• GIVEN DATA:
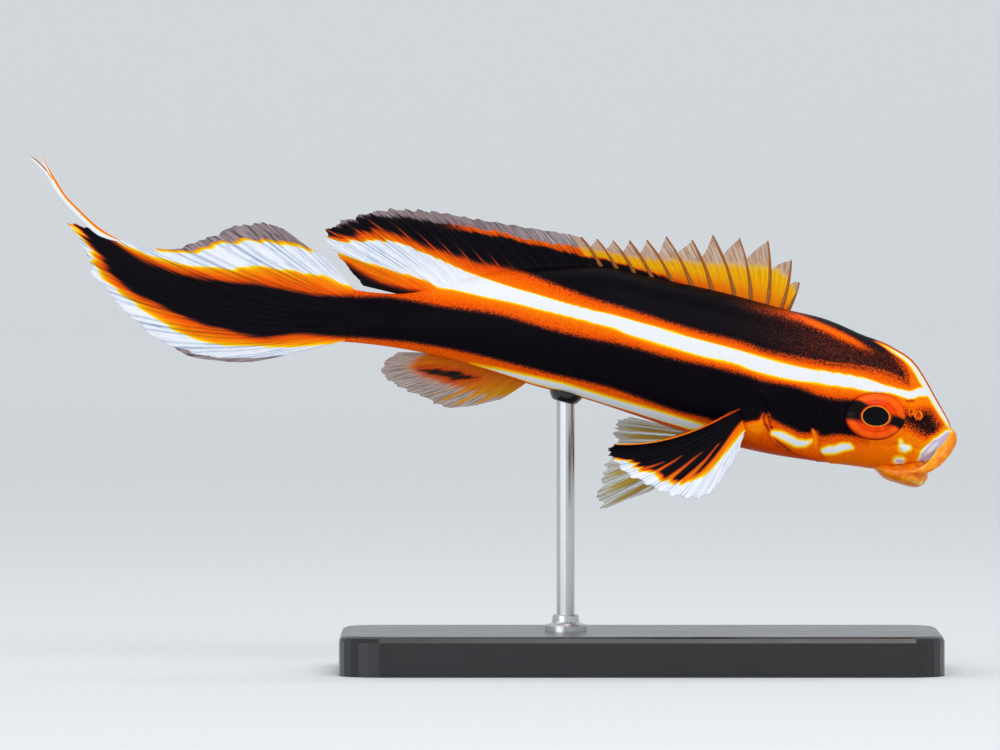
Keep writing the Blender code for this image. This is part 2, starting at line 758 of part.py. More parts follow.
def stand_rod(collection, material):
    """Rod up to the belly, its top cut to the slope of the belly."""
    angle = np.arange(ROD_SIDES) * 2 * math.pi / ROD_SIDES
    x = ROD_X + ROD_RADIUS * np.cos(angle)
    y = ROD_RADIUS * np.sin(angle) + bend(ROD_X) - bend(x)
    low = np.full(ROD_SIDES, BASE_HEIGHT + GAP)
    high = midline_point(x, False, GAP)[:, 2]
    rings = np.array([np.stack((x, y, z), axis=-1) for z in (low, high)])
    made = tube_object("stand_rod", bent(rings), collection, material)
    shade_round(made)
    return made


def head_piece(parts, cutters, material):
    angles = np.arange(BODY_SIDES) * 360.0 / BODY_SIDES
    rear = gill_station(angles) + GILL_CUT_SHIFT
    head = body_length("head", rear, SNOUT_STATION, HEAD_RINGS, parts, material)
    boolean(head, [eye_rim("rim", side, cutters) for side in (LEFT, RIGHT)], "UNION")
    tools = []
    for side in (LEFT, RIGHT):
        tools.append(eye_piece("socket", side, GAP, cutters))
        tools.append(cover_patch("recess", side, GAP, RECESS_LIFT, COVER_DEPTH + GAP, cutters))
        for x, z, radius in NOSTRILS:
            tools.append(nostril_cutter("nostril", side, x, z, radius, cutters))
    tools.append(upper_lip(cutters, None, GAP))
    boolean(head, tools, "DIFFERENCE")
    return head


def build():
    clear_scene()
    parts = new_collection("lessons_sweetlips")
    cutters = new_collection("cutters")

    orange = principled("orange_skin", (0.8, 0.16, 0.01), 0.45)
    black = principled("striped_skin", (0.02, 0.012, 0.02), 0.42)
    amber = principled("amber_lip", (0.7, 0.26, 0.01), 0.4)
    cover = principled("gill_cover_skin", (0.75, 0.2, 0.01), 0.45)
    eye = principled("orange_eye", (0.8, 0.08, 0.0), 0.15)
    spiny = principled("amber_web", (0.75, 0.35, 0.02), 0.5)
    soft = principled("banded_web", (0.1, 0.06, 0.06), 0.5)
    tail = principled("tail_web", (0.6, 0.08, 0.01), 0.5)
    clear = principled("clear_web", (0.6, 0.6, 0.45), 0.5)
    dark = principled("black_web", (0.015, 0.012, 0.02), 0.5)
    slab = principled("satin_black_base", (0.02, 0.02, 0.022), 0.4)
    steel = principled("brushed_steel_rod", (0.6, 0.6, 0.62), 0.3, 1.0)

    head = head_piece(parts, cutters, orange)
    angles = np.arange(BODY_SIDES) * 360.0 / BODY_SIDES
    front = gill_station(angles) - GILL_CUT_SHIFT
    trunk = body_length("trunk", STALK_STATION + CUT_SHIFT, front, TRUNK_RINGS, parts, black)
    stalk = body_length(
        "tail_stalk", TAIL_STATION, STALK_STATION - CUT_SHIFT, STALK_RINGS, parts, black
    )

    lip = upper_lip(parts, amber)
    jaw = lower_jaw(parts, amber)
    seat = body_length("seat", JAW_SEAT_STATION, SNOUT_STATION, HEAD_RINGS, cutters, out=GAP)
    boolean(jaw, [seat, upper_lip(cutters, None, GAP)], "DIFFERENCE")

    covers = []
    eyes = []
    for side, word in ((LEFT, "left"), (RIGHT, "right")):
        covers.append(
            cover_patch("gill_cover_" + word, side, 0.0, COVER_RAISE, COVER_DEPTH, parts, cover)
        )
        eyes.append(eye_piece("eye_" + word, side, 0.0, parts, eye))

    fins = [
        spiny_dorsal(parts, spiny),
        median_fin("dorsal_fin_soft", SOFT_DORSAL, SOFT_DORSAL_RAYS, True, parts, soft),
        median_fin("anal_fin", ANAL, ANAL_RAYS, False, parts, clear),
        caudal_fin(parts, tail),
        paired_fin("pectoral_fin_right", PECTORAL, PECTORAL_RAYS, RIGHT, FIN_ROWS, parts, dark),
        paired_fin("pectoral_fin_left", PECTORAL, PECTORAL_RAYS, LEFT, FIN_ROWS, parts, dark),
        paired_fin("pelvic_fin_right", PELVIC, PELVIC_RAYS, RIGHT, PELVIC_ROWS, parts, clear),
        paired_fin("pelvic_fin_left", PELVIC_FAR, PELVIC_RAYS, LEFT, PELVIC_ROWS, parts, clear),
    ]
    for piece in [head, trunk, stalk, lip, jaw, *covers, *eyes, *fins]:
        shade_round(piece)

    stand_base(parts, slab)
    stand_rod(parts, steel)


build()
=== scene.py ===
"""Looks of the juvenile lessons sweetlips display model: skin, fins, eyes, mouth and stand.

The fish lies along X with its head at +X and its right side facing -Y. Sizes are millimetres
unless a name says otherwise, and MM turns them into metres.
"""

import math

import bmesh
import bpy
import numpy as np
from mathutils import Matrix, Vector


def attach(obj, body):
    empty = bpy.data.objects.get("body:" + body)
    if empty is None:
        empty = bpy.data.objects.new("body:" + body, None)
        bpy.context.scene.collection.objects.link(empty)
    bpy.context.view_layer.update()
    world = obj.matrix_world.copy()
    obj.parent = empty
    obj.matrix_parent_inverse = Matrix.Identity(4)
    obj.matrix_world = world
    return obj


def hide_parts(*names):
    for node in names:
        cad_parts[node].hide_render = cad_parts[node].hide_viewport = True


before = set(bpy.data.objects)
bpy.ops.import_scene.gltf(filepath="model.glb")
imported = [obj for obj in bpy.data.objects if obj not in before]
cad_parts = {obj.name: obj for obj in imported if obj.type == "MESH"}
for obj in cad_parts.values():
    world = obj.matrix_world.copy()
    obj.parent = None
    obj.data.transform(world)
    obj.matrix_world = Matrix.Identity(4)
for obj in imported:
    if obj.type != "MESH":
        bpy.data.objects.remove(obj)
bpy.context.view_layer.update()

MM = 0.001
RIGHT = -1
LEFT = 1

# Body stations from the tail root to the tip of the snout: the midline point of the back (x, z),
# the midline point of the belly (x, z) and the half width
STATIONS = np.array(
    (
        (-29.7, 38.2, -30.6, 32.9, 0.12),
        (-26.5, 37.75, -27.6, 32.65, 1.25),
        (-22.8, 37.75, -23.6, 32.1, 1.55),
        (-19.0, 38.75, -20.1, 31.4, 2.1),
        (-14.0, 39.9, -15.4, 30.05, 2.9),
        (-9.0, 40.3, -10.7, 28.5, 3.5),
        (-3.7, 40.4, -5.7, 27.2, 3.95),
        (1.4, 39.25, -0.8, 25.6, 4.2),
        (7.3, 38.0, 5.0, 23.65, 4.35),
        (14.5, 36.1, 12.7, 21.7, 4.4),
        (18.5, 35.1, 16.8, 21.05, 4.3),
        (22.1, 33.55, 21.0, 20.5, 4.05),
        (25.0, 32.15, 23.7, 20.2, 3.75),
        (27.1, 30.7, 25.4, 20.45, 3.4),
        (28.2, 29.1, 26.7, 20.65, 3.05),
        (29.2, 27.3, 27.8, 20.85, 2.65),
        (30.1, 25.7, 29.0, 21.3, 2.1),
        (30.6, 24.75, 30.2, 22.15, 1.4),
        (30.85, 24.1, 30.75, 23.1, 0.7),
    )
)
KNOTS = (STATIONS[:, 0] + STATIONS[:, 2]) / 2
BODY_SQUARENESS = 2.3
BEND_START_X = 10.0
BEND_LENGTH = 71.0
BEND_SWEEP = 5.0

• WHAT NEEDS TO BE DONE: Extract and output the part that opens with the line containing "0.0, parts, eye))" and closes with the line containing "obj.matrix_parent_inverse = Matrix.Identity(4)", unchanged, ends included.

• EXERCISE OUTPUT:
        eyes.append(eye_piece("eye_" + word, side, 0.0, parts, eye))

    fins = [
        spiny_dorsal(parts, spiny),
        median_fin("dorsal_fin_soft", SOFT_DORSAL, SOFT_DORSAL_RAYS, True, parts, soft),
        median_fin("anal_fin", ANAL, ANAL_RAYS, False, parts, clear),
        caudal_fin(parts, tail),
        paired_fin("pectoral_fin_right", PECTORAL, PECTORAL_RAYS, RIGHT, FIN_ROWS, parts, dark),
        paired_fin("pectoral_fin_left", PECTORAL, PECTORAL_RAYS, LEFT, FIN_ROWS, parts, dark),
        paired_fin("pelvic_fin_right", PELVIC, PELVIC_RAYS, RIGHT, PELVIC_ROWS, parts, clear),
        paired_fin("pelvic_fin_left", PELVIC_FAR, PELVIC_RAYS, LEFT, PELVIC_ROWS, parts, clear),
    ]
    for piece in [head, trunk, stalk, lip, jaw, *covers, *eyes, *fins]:
        shade_round(piece)

    stand_base(parts, slab)
    stand_rod(parts, steel)


build()
=== scene.py ===
"""Looks of the juvenile lessons sweetlips display model: skin, fins, eyes, mouth and stand.

The fish lies along X with its head at +X and its right side facing -Y. Sizes are millimetres
unless a name says otherwise, and MM turns them into metres.
"""

import math

import bmesh
import bpy
import numpy as np
from mathutils import Matrix, Vector


def attach(obj, body):
    empty = bpy.data.objects.get("body:" + body)
    if empty is None:
        empty = bpy.data.objects.new("body:" + body, None)
        bpy.context.scene.collection.objects.link(empty)
    bpy.context.view_layer.update()
    world = obj.matrix_world.copy()
    obj.parent = empty
    obj.matrix_parent_inverse = Matrix.Identity(4)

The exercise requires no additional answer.